A l’échelle locale, de nombreuses initiatives ont pour objectif de permettre l’accès à internet à travers la mise à disposition, avec ou sans accompagnement, d’ordinateurs ou de bornes dans des lieux publics (mairies, bibliothèques, etc.). Cela constitue une alternative pour les usagers ne disposant pas d’équipement internet ou d’une connexion suffisante. Il peut également être pertinent que certaines informations (attributions ou refus d’aides par exemple) ne soient pas communiquées uniquement numériquement par e-mail, mais aussi par courrier.

Enfin, les travailleurs sociaux ont un rôle à jouer dans l’accompagnement des usagers réalisant leurs démarches administratives. Dans une enquête du CREDOC, les personnes interrogées indiquant avoir fait appel à une aide extérieure pour réaliser une démarche en ligne ont, dans 15% des cas, sollicité un travailleur social8.

Par conséquent, les enjeux de la transformation numérique de l’action sociale invitent à s’interroger sur les attentes des usagers et leur capacité à s’adapter à ces nouvelles modalités de fonctionnement. En effet, la fracture numérique peut être une cause de non-recours aux prestations sociales, effet indésirable de la modernisation des services.

1 Défenseurs des droits, Dématérialisation des services publics : trois ans après, où en est-on ?, février 2022.

2 CREDOC, Baromètres du numérique, édition 2021.

3 Défenseurs des droits, Dématérialisation des services publics : trois ans après, où en est-on ?, février 2022.

4 BERHUET Solen, CROUTTE Patricia et DATSENKO Radmila, « Améliorer la connaissance et le suivi de la pauvreté et de l’exclusion sociale », Rapport pour l’Observatoire National de la Pauvreté et de l’Exclusion Sociale (ONPES), CREDOC, novembre 2021.

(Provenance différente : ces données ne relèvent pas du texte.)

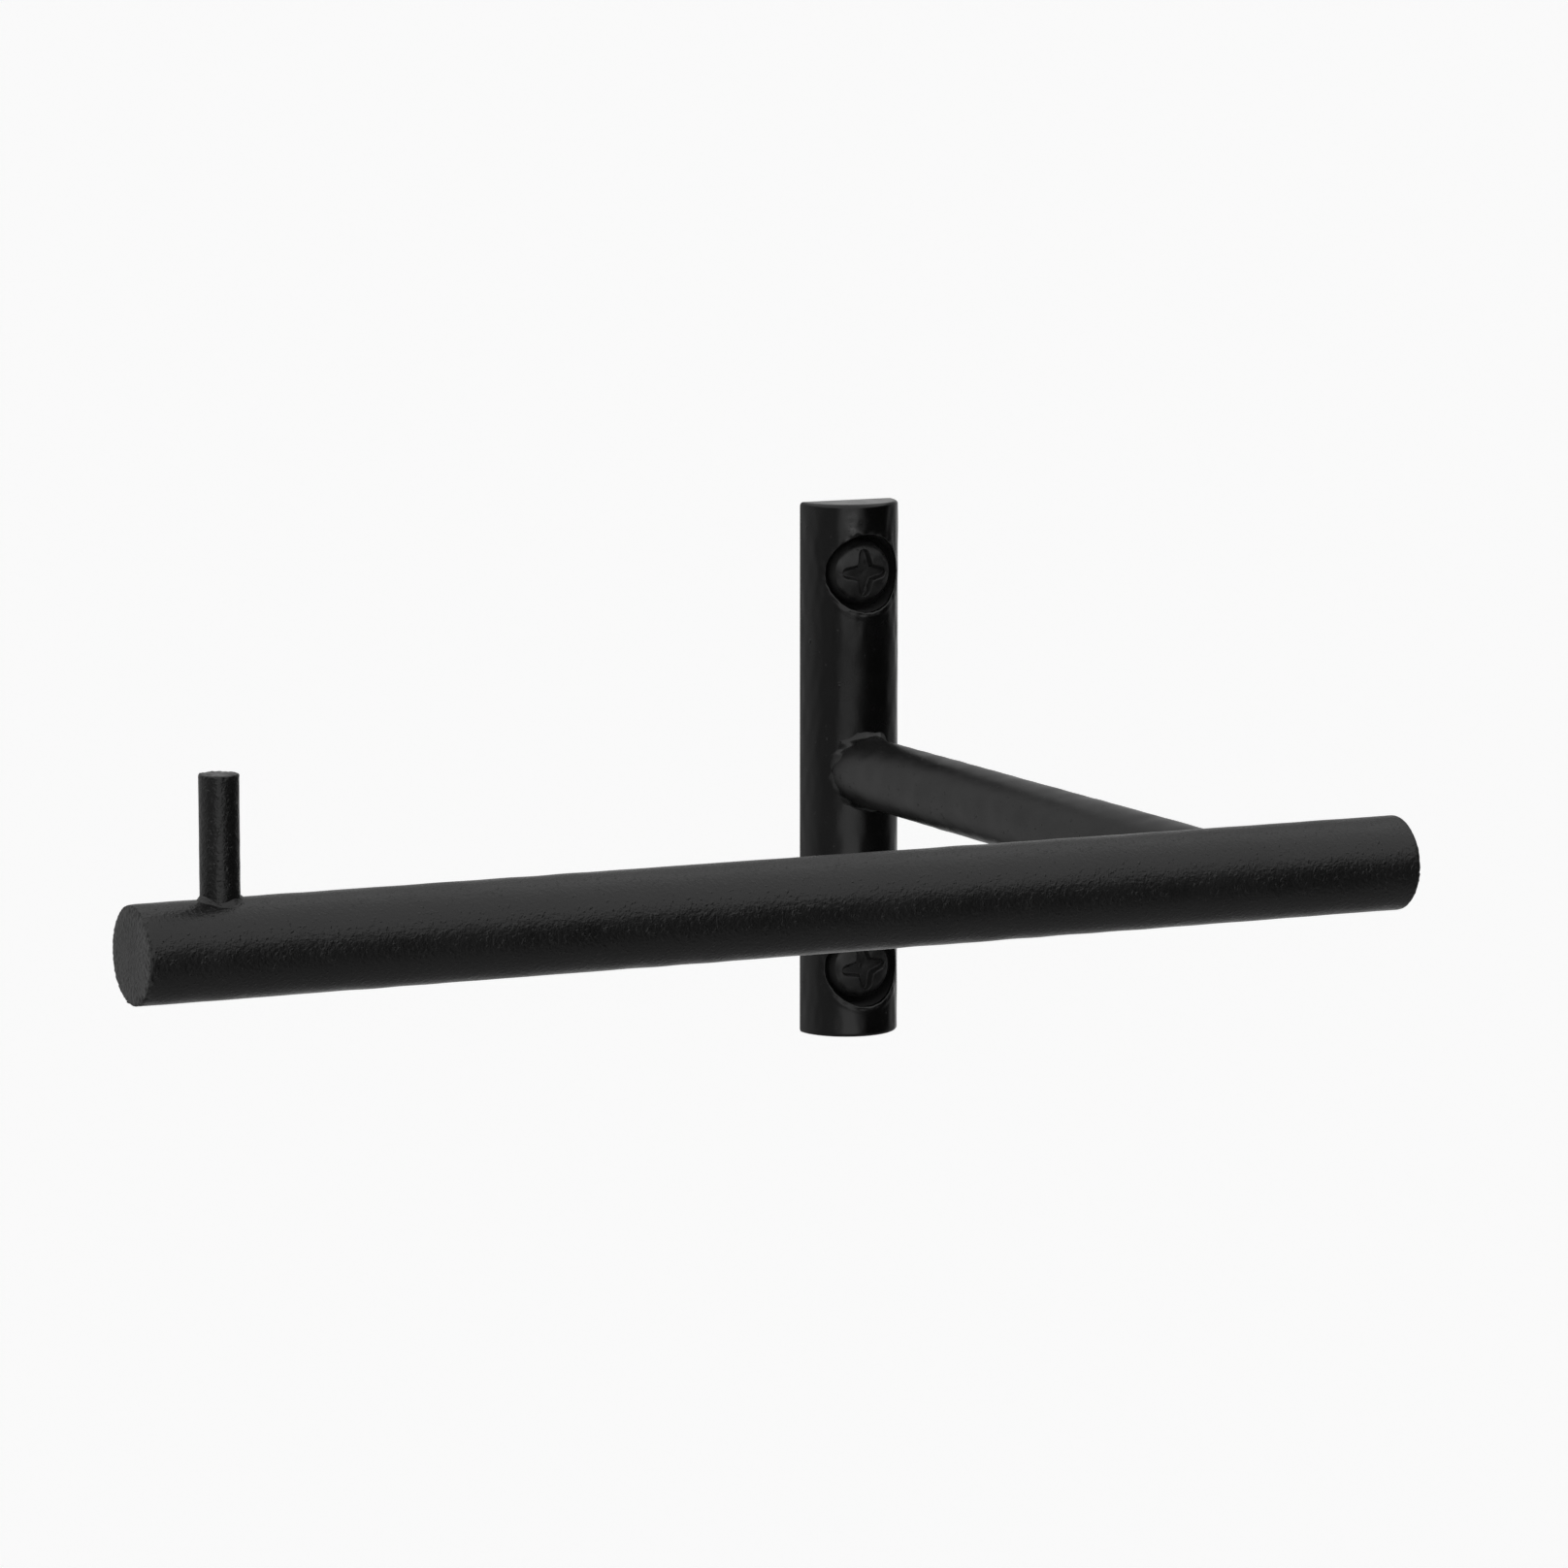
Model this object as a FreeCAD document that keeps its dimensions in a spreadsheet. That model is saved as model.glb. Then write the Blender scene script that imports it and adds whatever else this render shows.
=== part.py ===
import FreeCAD, Part
import math
import os
import Sketcher

# A wall-mounted paper roll holder: a half-round bar screwed flat to the wall, a round arm welded to
# its crown, a round roll bar welded across the arm's free end, and a stop pin near the roll bar's tip.
# The origin is the centre of the wall bar's flat back, which lies on the wall at y = 0.
# +X points right, +Y into the wall and +Z up. Sizes are in millimetres and degrees.

sizes_table = {
    # wall bar: half of a round bar
    "wall_bar_diameter": 12.0,
    "wall_bar_length": 62.0,
    "wall_bar_edge_radius": 0.45,
    "seat_depth": 3.5,
    "seat_rim_radius": 0.2,
    "screw_end_margin": 8.0,
    # arm and roll bar
    "arm_diameter": 8.0,
    "projection": 92.0,
    "roll_bar_diameter": 10.0,
    "roll_bar_left_reach": 121.5,
    "roll_bar_right_reach": 20.5,
    "roll_bar_end_radius": 0.5,
    # stop pin
    "pin_diameter": 4.0,
    "pin_rise": 12.3,
    "pin_end_margin": 9.5,
    "pin_seat_depth": 4.5,
    "pin_seat_clearance": 0.05,
    "pin_top_radius": 0.35,
    # leg of the weld fillets where two bars meet
    "weld_leg": 1.0,
    # wall screws: domed head, cross recess, bare neck, thread, point
    "head_diameter": 7.5,
    "head_height": 2.95,
    "head_side_height": 1.05,
    "head_clearance": 0.75,
    "thread_diameter": 3.9,
    "thread_clearance": 0.15,
    "neck_diameter": 2.9,
    "screw_length": 13.0,
    "point_length": 3.7,
    "point_end_diameter": 0.5,
    "recess_width": 4.6,
    "recess_slot": 0.95,
    "recess_depth": 1.9,
    "upper_screw_turn": 0.0,
    "lower_screw_turn": 8.0,
}

# what follows from the sizes, as expressions for the sheet
wall_bar_radius = "sizes.wall_bar_diameter / 2"
roll_bar_radius = "sizes.roll_bar_diameter / 2"
seat_diameter = "(sizes.head_diameter + 2 * sizes.head_clearance)"
screw_height = "(sizes.wall_bar_length / 2 - sizes.screw_end_margin)"
pin_place = "(sizes.pin_end_margin - sizes.roll_bar_left_reach)"
pin_hole_floor = "(sizes.roll_bar_diameter / 2 - sizes.pin_seat_depth)"
# the seat's depth is counted from the bar's crown, and what is left under it is the web
seat_web = "(%s - sizes.seat_depth)" % wall_bar_radius
# a seat's wall is lowest at its two sides, and its rim's rounding stays within a third of that
seat_wall = "(sqrt((%s)^2 - (%s / 2)^2) - %s)" % (wall_bar_radius, seat_diameter, seat_web)
seat_rim = "min(sizes.seat_rim_radius; %s / 3)" % seat_wall

x_axis = FreeCAD.Vector(1, 0, 0)
y_axis = FreeCAD.Vector(0, 1, 0)
z_axis = FreeCAD.Vector(0, 0, 1)
near = 1e-6

doc = FreeCAD.newDocument("roll_holder")
sizes = doc.addObject("Spreadsheet::Sheet", "sizes")
for row, (alias, size) in enumerate(sizes_table.items(), start=1):
    sizes.set("A%d" % row, alias.replace("_", " "))
    sizes.set("B%d" % row, str(size))
    sizes.setAlias("B%d" % row, alias)
doc.recompute()


def value_of(expression):
    return float(sizes.evalExpression(expression.replace("sizes.", "")))


def new_body(label):
    body = doc.addObject("PartDesign::Body", label)
    body.Label = label
    return body


def new_sketch(body, name, plane_role, lift="0"):
    """A sketch on one of the body's origin planes, lifted along that plane's normal."""
    sketch = body.newObject("Sketcher::SketchObject", name)
    plane = next(feature for feature in body.Origin.OriginFeatures if feature.Role == plane_role)
    sketch.AttachmentSupport = (plane, "")
    sketch.MapMode = "FlatFace"
    sketch.setExpression("AttachmentOffset.Base.z", lift)
    return sketch


def drive(sketch, kind, where, expression):
    """Adds a dimension to the sketch and ties it to the sheet."""
    index = sketch.addConstraint(Sketcher.Constraint(kind, *where, value_of(expression)))
    sketch.setExpression("Constraints[%d]" % index, expression)


def draw_circle(sketch, diameter, x="0", y="0"):
    centre = FreeCAD.Vector(value_of(x), value_of(y), 0)
    circle = sketch.addGeometry(Part.Circle(centre, z_axis, value_of(diameter) / 2), False)
    drive(sketch, "Diameter", (circle,), diameter)
    drive(sketch, "DistanceX", (-1, 1, circle, 3), x)
    drive(sketch, "DistanceY", (-1, 1, circle, 3), y)


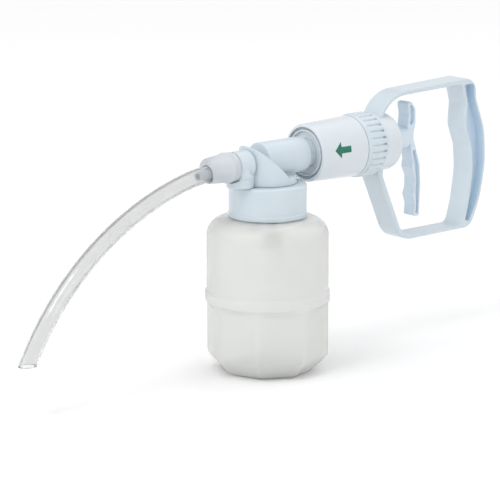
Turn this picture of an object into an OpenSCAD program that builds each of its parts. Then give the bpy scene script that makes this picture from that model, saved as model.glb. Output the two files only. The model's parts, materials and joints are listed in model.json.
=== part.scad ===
// Hand-held manual suction pump: collection bottle, cap, vacuum head, sprung piston pump and D handle.
// Origin: centre of the bottle's base, on the surface it stands on. +Z up, +X from bottle to palm bar.

/* [Bottle] */
// Outer radius of the round upper half
bottle_r = 38; // [36:0.5:39]
// Corner radius of the eight-sided lower half
octagon_r = 38.8; // [37:0.1:39]
// Turn of the eight flats about the bottle's axis
octagon_turn = 17; // [0:1:44]
// Wall thickness of the bottle
bottle_wall = 1.5; // [1.2:0.1:2]
// Height of the bottle's shoulder edge
shoulder_z = 86; // [80:0.5:88]
// Middle height of the raised bead round the bottle
bead_z = 47.5; // [40:0.5:60]

/* [Cap and head] */
// Outer radius of the screw cap
cap_r = 24.4; // [24:0.1:26]
// Height of the cap's lower edge
cap_z = 98.2; // [98:0.1:99]
// Height of the cap
cap_h = 20.5; // [20:0.1:22]
// Radius of the vacuum head's upright part
head_r = 18; // [17:0.1:19]
// Radius of the head's horizontal leg
leg_r = 11; // [10.5:0.1:11.5]

/* [Pump] */
// Height of the pump's axis above the bottle's base
axis_z = 133.5; // [133:0.5:134]
// Outer radius of the pump barrel
barrel_r = 19.4; // [19:0.1:20]
// Outer radius of the barrel at its front rim
rim_r = 18.2; // [17.8:0.1:19]
// Bore radius of the pump barrel
bore_r = 15.5; // [15:0.1:15.8]
// Where the barrel's front rim is along X
barrel_x = 30.5; // [30:0.5:31]
// Where the knurled ring starts along X
ring_x = 68; // [67.5:0.5:69]
// Width of the knurled ring
ring_w = 15.5; // [15:0.5:16]
// Number of ribs round the knurled ring
ring_ribs = 28; // [20:1:32]
// Radius of the piston rod
rod_r = 4.5; // [4:0.1:5]
// Working stroke of the piston, towards the palm bar
stroke = 30; // [20:1:30]

/* [Handle] */
// Depth of the D handle's strip along Y
strip_w = 16.5; // [14:0.5:18]
// Depth of the recess in each side of the palm bar
pocket_depth = 7; // [2:0.5:7.5]
// Depth of the finger grip along Y
grip_w = 10; // [9:0.5:12]
// Depth of the recesses in each side of the finger grip
grip_pocket = 3; // [1:0.5:4]

/* [Catheter] */
// Outer radius of the clear catheter tube
tube_r = 5.2; // [5:0.1:5.4]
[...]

5 CREDOC, Baromètres du numérique, édition 2021.

6 « Nos déclarations d’accessibilité numérique », site de la CAF, consulté le 5 mai 2022.

7 Cour des comptes, L’accès aux services publics dans les territoires ruraux, mars 2019.

8 BERHUET Solen, CROUTTE Patricia et DATSENKO Radmila, « Améliorer la connaissance et le suivi de la pauvreté et de l’exclusion sociale », Rapport pour l’Observatoire National de la Pauvreté et de l’Exclusion Sociale (ONPES), CREDOC, novembre 2021.